The inventing and producing minds
I once heard Alan Kay, a die hard inventor/ researcher, share a comment that gets to the heart of one of the great challenges that mature organizations have when they are in pursuit of developing a continuously renewable innovation culture. Alan and his very exploratory research team were being asked to direct a portion of their time and talents toward an immediate production effort that was under pressure to deliver specific results with a tight budget and schedule. Alan confidently explained to us why he would not ask his creative team to try and do both. He said, ” You can’t produce while you are trying to invent and you can’t invent while you are trying to produce.” Although at that moment he was referring specifically to the different mindsets of individuals on his team- I think that the statement reflects essential challenges for the collective mindset and behavior of organizations.
As human beings we are in tune with the idea of putting out great effort and taking risks to establish a better state for things we care about. The start-up enterprise is based on this ideal. We understand the heuristic of trial and error as an acceptable state of uncertainty, but with an expectation that eventually the struggle leads to a different state or a specific goal.

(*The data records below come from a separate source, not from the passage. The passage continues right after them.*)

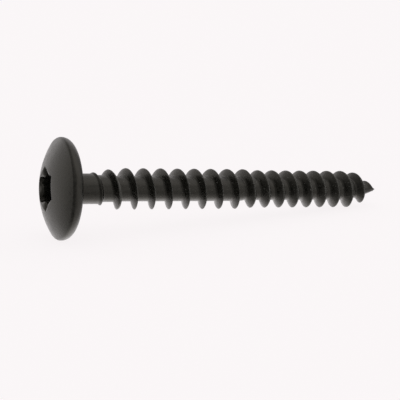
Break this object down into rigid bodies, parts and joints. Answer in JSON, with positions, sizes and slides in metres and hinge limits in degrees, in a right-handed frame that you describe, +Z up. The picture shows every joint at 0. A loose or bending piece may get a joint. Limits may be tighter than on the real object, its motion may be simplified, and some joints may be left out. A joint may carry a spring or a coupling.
{
  "type": "hinge screw",
  "caption": "Black hinge screw with a wide low domed head, a six-lobe recess, a coarse wood thread and a sharp point, lying on its side.",
  "frame": {"origin": "on the floor, under the centre of the box that the lying screw fills", "axes": "+X along the screw towards its point, which dips 5.3 degrees to the floor, +Z up, -Y the side the picture was taken from"},
  "size_m": [0.0642, 0.017, 0.0169],
  "materials": {
    "black_steel": "satin black coating on steel"
  },
  "bodies": {
    "root": {"hinge_screw": "black_steel"}
  },
  "joints": []
}
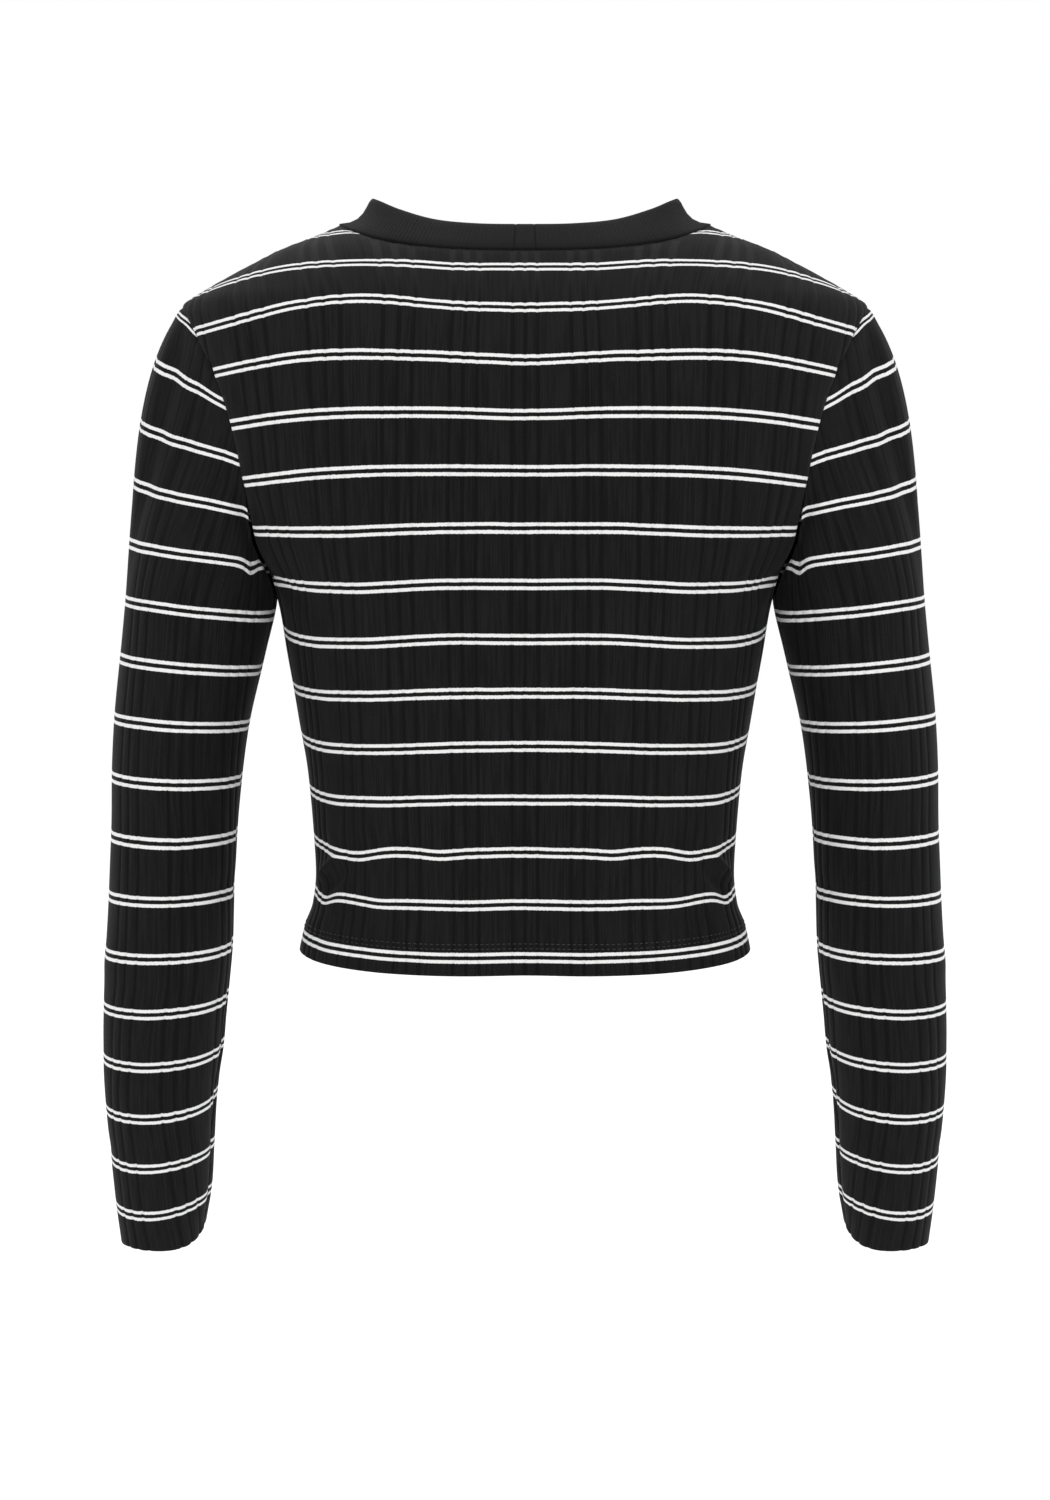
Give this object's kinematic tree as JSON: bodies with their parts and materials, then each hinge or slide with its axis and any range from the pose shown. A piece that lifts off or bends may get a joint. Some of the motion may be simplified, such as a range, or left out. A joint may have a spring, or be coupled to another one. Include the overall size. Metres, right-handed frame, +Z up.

For example: We can understand the idea of it being difficult to learn to walk, having to struggle, fall, and get up and try again. But we expect to ultimately achieve the state of walking with no falling. After walking successfully for years….then.. the idea of having to learn how to do it over again …doesn’t fit our default world view. Once we have successfully moved our thinking to the production mindset- shifting back to the inventing mindset is difficult.
In a similar way, the champions of new companies initially work heroically and struggle to create new enterprise. But, with their success, not long thereafter, they develop a culture that rewards support of the established enterprise and the visibly productive sources of my paycheck this week become powerful.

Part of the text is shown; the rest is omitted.